Se dietro questo avvenimento che per la prima volta mette la Chiesa triestina in una condizione così elevata c’è senza dubbio un eccidio di matrice politica, ricordato ieri di nuovo (ma con l’invito alla pace) dal vescovo di Trieste, Eugenio Ravignani, Amato nel suo articolato intervento di omelia è andato ancora più oltre. Non fermandosi alla rievocazione storica, ha lungamente elencato luoghi e modi dell’attuale «persecuzione» di cui la Chiesa è fatta oggetto. «C’è una vera e propria geografia del terrore» ha detto l’alto prelato elencando violenze in Afghanistan, Arabia Saudita, Cina, Corea del Nord, Mauritania, Somalia, Iraq, Nepal, Bangladesh, Pakistan, Nigeria, Etiopia, Sudan, Egitto, Turchia, India.

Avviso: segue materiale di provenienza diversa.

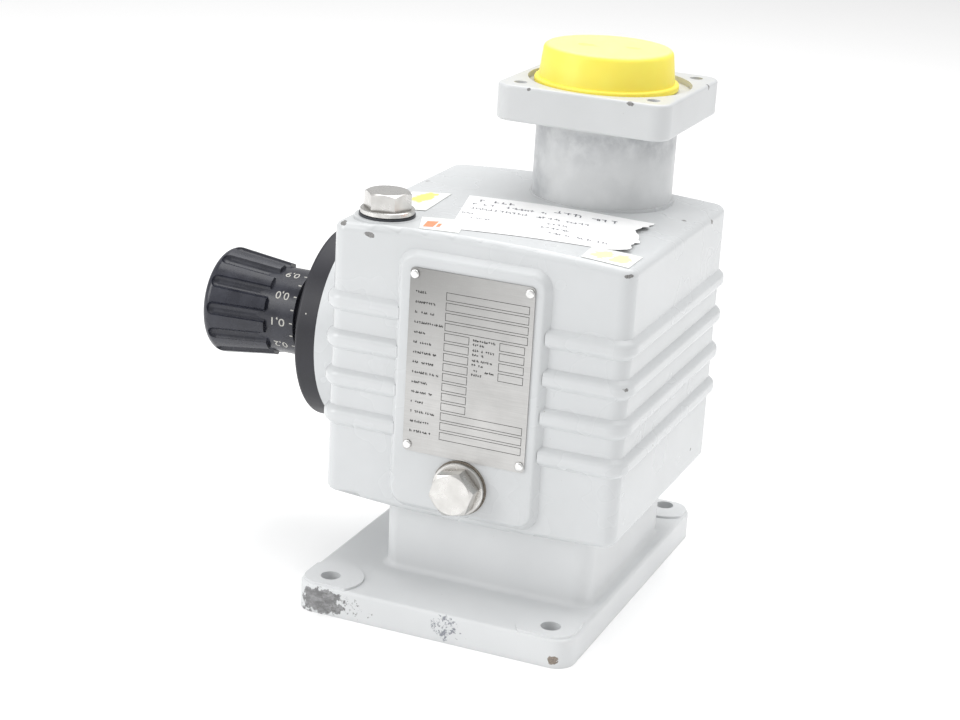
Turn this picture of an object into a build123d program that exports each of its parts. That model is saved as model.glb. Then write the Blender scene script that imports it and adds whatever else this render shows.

La versione stampata dell’omelia, distribuita nella cerimonia, cita anche le fonti da cui ha tratto alcune notizie sugli episodi più violenti: «Il Tempo» e «Il Giornale». Da quest’ultimo sono stati ritagliati due articoli usciti nei giorni scorsi rispettivamente a firma di Fausto Biloslavo e Gian Micalessin. Monsignor Amato, proprio nei giorni in cui il papa ammette e lamenta che in materia di etica sessuale e famiglia i cattolici non seguono le rigide indicazioni della Chiesa, ha lanciato dal pulpito di Trieste parole molto forti dicendo che la persecuzione anticattolica non è solo dei tempi di Bonifacio, o di altri paesi, ma è qui presente: «Anche nella nostra società – ha scandito a San Giusto – c’è spesso una persecuzione anticristiana sotterranea, fatta di derisione, di stravolgimenti di fatti e di parole, di offese, di promulgazioni di leggi inique. Si irride al Vangelo, alla legge del Signore, creatore e padre delle nostre vite. I mezzi di comunicazione sociale – ha aggiunto – ci opprimono con idee fatue, superficiali e spesso apertamente anticristiane».

In prima fila c’era Rocco Buttiglione, vicepresidente della Camera e presidente nazionale dell’Udc. Era arrivato alle 16 meno 5 minuti, quando la cattedrale era già ordinatamente in attesa, tutti seduti gli invitati (Azione cattolica, religiosi, parrocchie) e tutti in piedi gli altri. Sul piazzale file e file di sedie sistemate sotto il maxischermo di Telechiara erano occupate da quasi un’ora prima: c’erano bandiere, cartelli e gonfaloni di tantissime città istriane.

Ad attendere Buttiglione il sindaco Dipiazza, arrivato per primo fra le autorità. Accanto a lui la presidente della Provincia, Bassa Poropat, il prefetto Balsamo, i deputati Menia e Rosato, il procuratore Pace, autorità militari, consiglieri regionali (Rosolen, Bucci, Marini) anche sparsi fra le colonne. Nell’altra bancata, davanti alla famiglia Bonifacio, l’archimandrita greco-ortodosso e il proteo-presbitero dei serbo-ortodossi. Ravignani, il padrone di casa, ha salutato tutti con fervore, e specialmente l’arcivescovo di Nairobi, l’inviato del cardinale Scola di Venezia, il vescovo di Capodistria, il metropolita di Lubiana, e tutti i numerosi vescovi arrivati dall’Istria in cui Bonifacio fu prete e venne ucciso.

Il loro ingresso per la navata centrale, assieme ai sacerdoti, in una lenta parata color rosso e oro, e la loro uscita altrettanto imponente, hanno dato una prospettiva «vaticana» alla muta intensità della cattedrale triestina, ieri teatro di una messa cantata solenne, in mezzo alla quale spiccava la megafoto di Francesco Bonifacio, beato, attaccata a una colonna: un volto semplice e triste, ancora stupefatto di sè e delle cose.